■ Do this:
Copy all the material below, exactly as it stands.

(CAD and scene scripts)
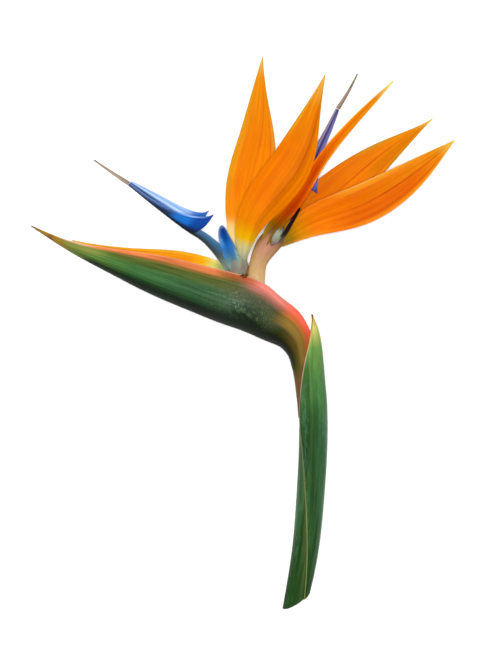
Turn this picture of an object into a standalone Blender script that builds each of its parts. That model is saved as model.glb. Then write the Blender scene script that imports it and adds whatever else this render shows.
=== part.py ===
"""Bird of paradise flower, cut on its stalk and laid down on one side.

The rolled bract, the boat-shaped spathe and every petal are thin closed solids, each worked out
from the line it grows along and the profile that it carries.
It rests on Z = 0 and the side seen from above is +Z; the spathe points to -X and the cut end
of the stalk to -Y.
All sizes below are in millimetres and become metres where a mesh is made.
"""
import math

import bmesh
import bpy
import numpy as np
from mathutils import Vector

MM = 0.001
GAP = 0.3

# Stalk: (x, y, z, radius) from the cut end, through the neck, to the end inside the spathe.
STEM_LINE = [
    (29.3, -147.0, 6.4, 4.3), (34.4, -118.9, 7.4, 5.0), (37.4, -85.9, 8.6, 5.6),
    (38.5, -63.9, 9.6, 5.7), (38.1, -56.0, 10.0, 5.0), (36.4, -48.5, 10.2, 2.7),
    (35.6, -43.0, 10.2, 2.4), (34.0, -30.0, 10.2, 2.3), (32.7, -18.2, 10.2, 2.5),
    (31.4, -9.0, 10.2, 2.9), (28.6, -1.5, 10.2, 3.2), (22.5, 4.5, 10.2, 3.4),
    (12.0, 11.0, 10.2, 3.5), (2.9, 16.1, 10.2, 3.5), (-6.0, 18.6, 10.2, 3.2),
]
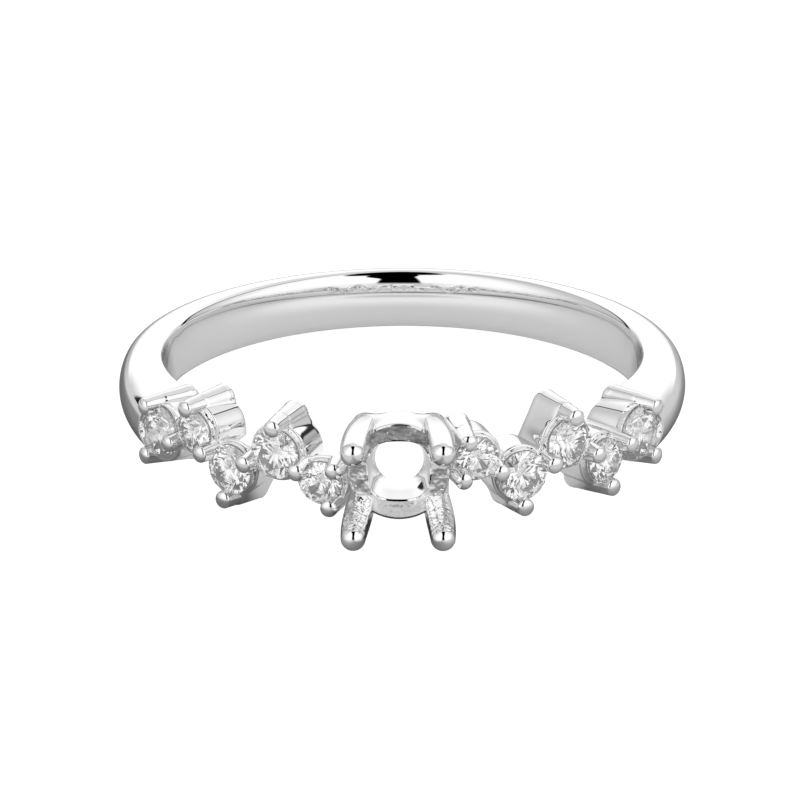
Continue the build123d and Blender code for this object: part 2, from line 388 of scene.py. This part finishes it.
def block_outline(diamond, lift):
    """Distance from a diamond's axis to its block's outside, all round, at a lift: the largest
    of the cup's circle, the circles of the three rods, and the web between the rods, which is
    the hull of the rods less the web's set-back."""
    place, middle = diamond_centre(diamond)
    held = np.array([prongs[name][:2] for name in diamond.held_by])
    toward_head = ((place - held[:, 0]) * (finger_radius + lift) / girdle_radius)[:, None]
    upward = (held[:, 1] - middle)[:, None]
    facing = np.radians(np.arange(0, 360, 0.5))
    farthest = (toward_head * np.cos(facing) + upward * np.sin(facing)).max(0)
    distance = hull_distance(farthest + prong_radius(lift) - diamond.web, facing, around)
    away = toward_head * np.cos(around) + upward * np.sin(around)
    aside = toward_head * np.sin(around) - upward * np.cos(around)
    rods = away + np.sqrt(np.maximum((prong_radius(lift) - prong_inset) ** 2 - aside**2, 0))
    cup = diamond.cup / 2 - diamond.taper * (1 - lift / rib_lift)
    for other in [cup + 0 * around, *np.where(rods > away, rods, 0)]:
        distance = larger(distance, other, blend)
    return distance


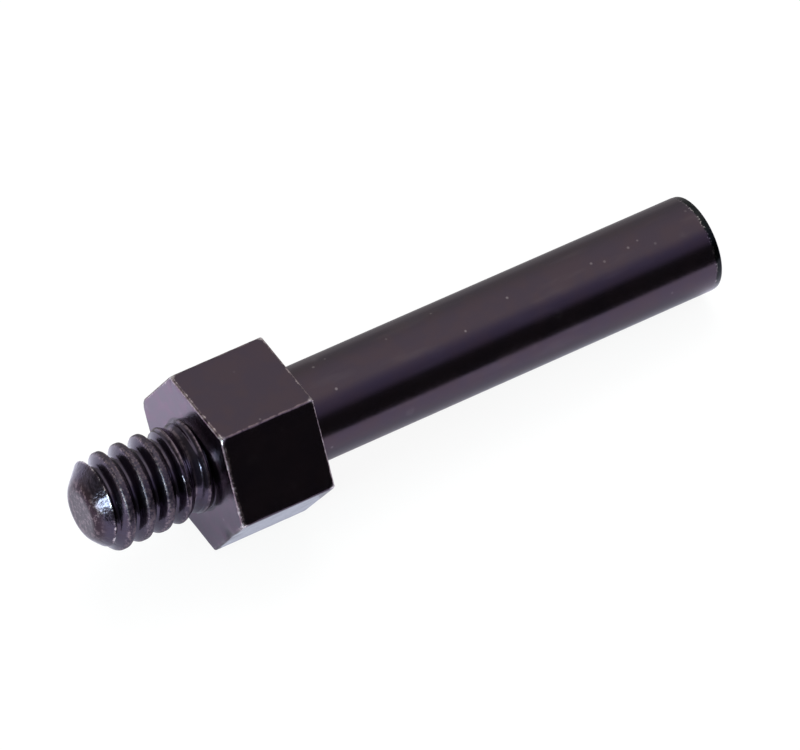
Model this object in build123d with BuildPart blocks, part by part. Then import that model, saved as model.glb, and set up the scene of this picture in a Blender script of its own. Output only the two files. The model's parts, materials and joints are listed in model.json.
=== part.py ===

■ Exercise solution:
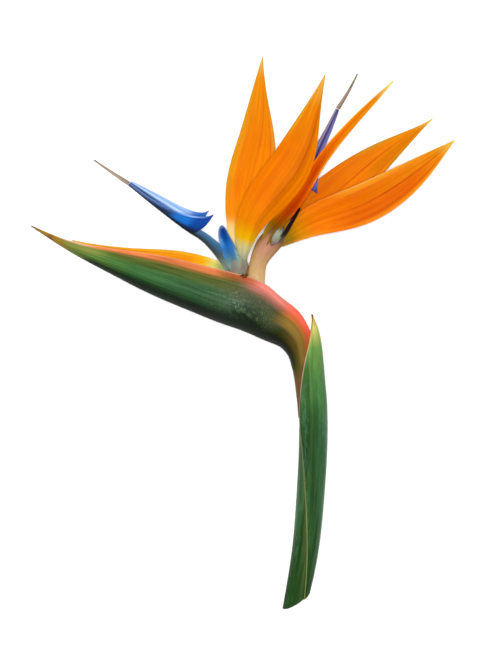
Turn this picture of an object into a standalone Blender script that builds each of its parts. That model is saved as model.glb. Then write the Blender scene script that imports it and adds whatever else this render shows.
=== part.py ===
"""Bird of paradise flower, cut on its stalk and laid down on one side.

The rolled bract, the boat-shaped spathe and every petal are thin closed solids, each worked out
from the line it grows along and the profile that it carries.
It rests on Z = 0 and the side seen from above is +Z; the spathe points to -X and the cut end
of the stalk to -Y.
All sizes below are in millimetres and become metres where a mesh is made.
"""
import math

import bmesh
import bpy
import numpy as np
from mathutils import Vector

MM = 0.001
GAP = 0.3

# Stalk: (x, y, z, radius) from the cut end, through the neck, to the end inside the spathe.
STEM_LINE = [
    (29.3, -147.0, 6.4, 4.3), (34.4, -118.9, 7.4, 5.0), (37.4, -85.9, 8.6, 5.6),
    (38.5, -63.9, 9.6, 5.7), (38.1, -56.0, 10.0, 5.0), (36.4, -48.5, 10.2, 2.7),
    (35.6, -43.0, 10.2, 2.4), (34.0, -30.0, 10.2, 2.3), (32.7, -18.2, 10.2, 2.5),
    (31.4, -9.0, 10.2, 2.9), (28.6, -1.5, 10.2, 3.2), (22.5, 4.5, 10.2, 3.4),
    (12.0, 11.0, 10.2, 3.5), (2.9, 16.1, 10.2, 3.5), (-6.0, 18.6, 10.2, 3.2),
]
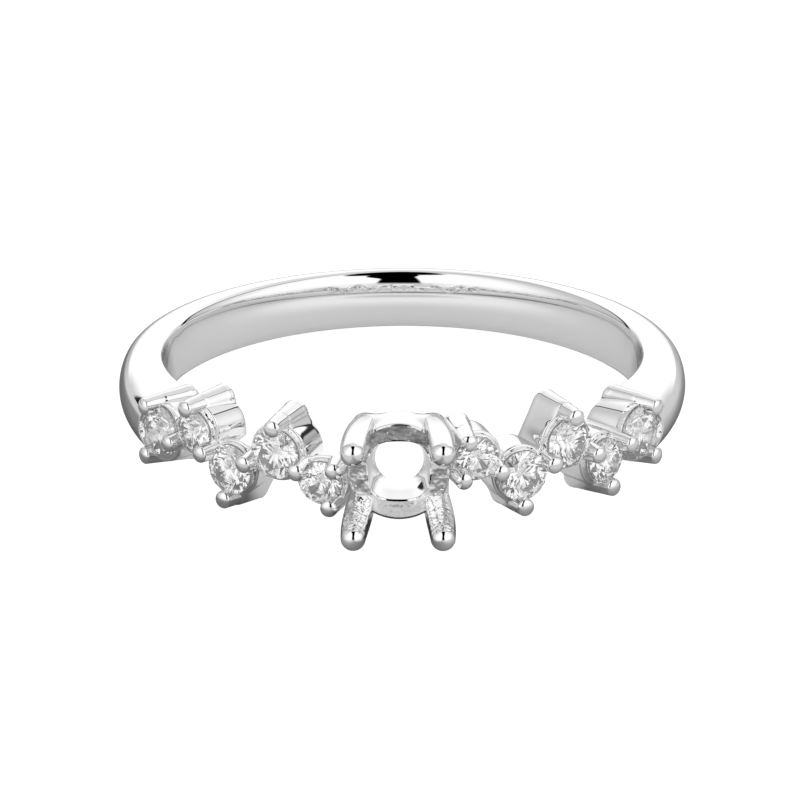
Continue the build123d and Blender code for this object: part 2, from line 388 of scene.py. This part finishes it.
def block_outline(diamond, lift):
    """Distance from a diamond's axis to its block's outside, all round, at a lift: the largest
    of the cup's circle, the circles of the three rods, and the web between the rods, which is
    the hull of the rods less the web's set-back."""
    place, middle = diamond_centre(diamond)
    held = np.array([prongs[name][:2] for name in diamond.held_by])
    toward_head = ((place - held[:, 0]) * (finger_radius + lift) / girdle_radius)[:, None]
    upward = (held[:, 1] - middle)[:, None]
    facing = np.radians(np.arange(0, 360, 0.5))
    farthest = (toward_head * np.cos(facing) + upward * np.sin(facing)).max(0)
    distance = hull_distance(farthest + prong_radius(lift) - diamond.web, facing, around)
    away = toward_head * np.cos(around) + upward * np.sin(around)
    aside = toward_head * np.sin(around) - upward * np.cos(around)
    rods = away + np.sqrt(np.maximum((prong_radius(lift) - prong_inset) ** 2 - aside**2, 0))
    cup = diamond.cup / 2 - diamond.taper * (1 - lift / rib_lift)
    for other in [cup + 0 * around, *np.where(rods > away, rods, 0)]:
        distance = larger(distance, other, blend)
    return distance


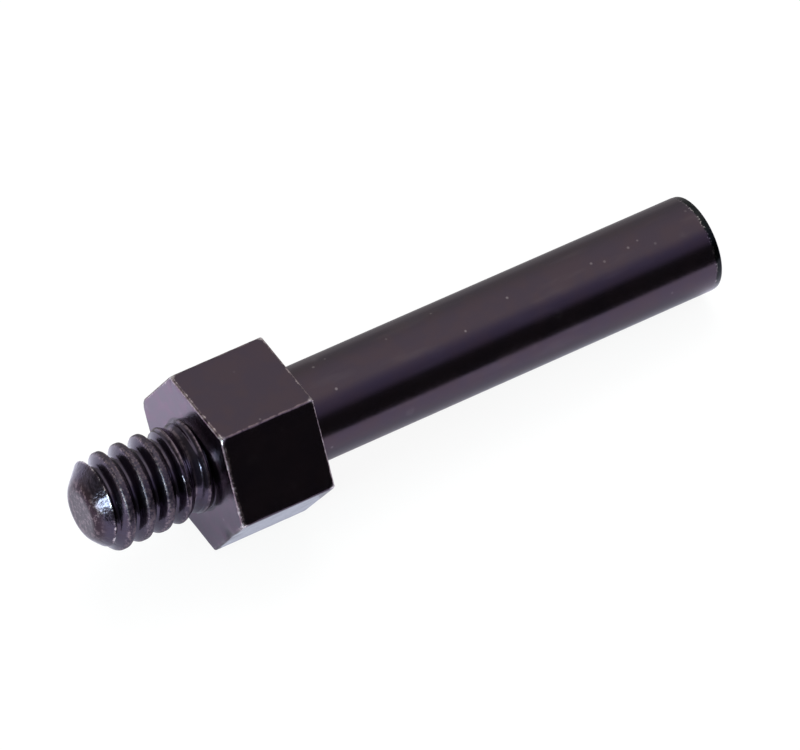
Model this object in build123d with BuildPart blocks, part by part. Then import that model, saved as model.glb, and set up the scene of this picture in a Blender script of its own. Output only the two files. The model's parts, materials and joints are listed in model.json.
=== part.py ===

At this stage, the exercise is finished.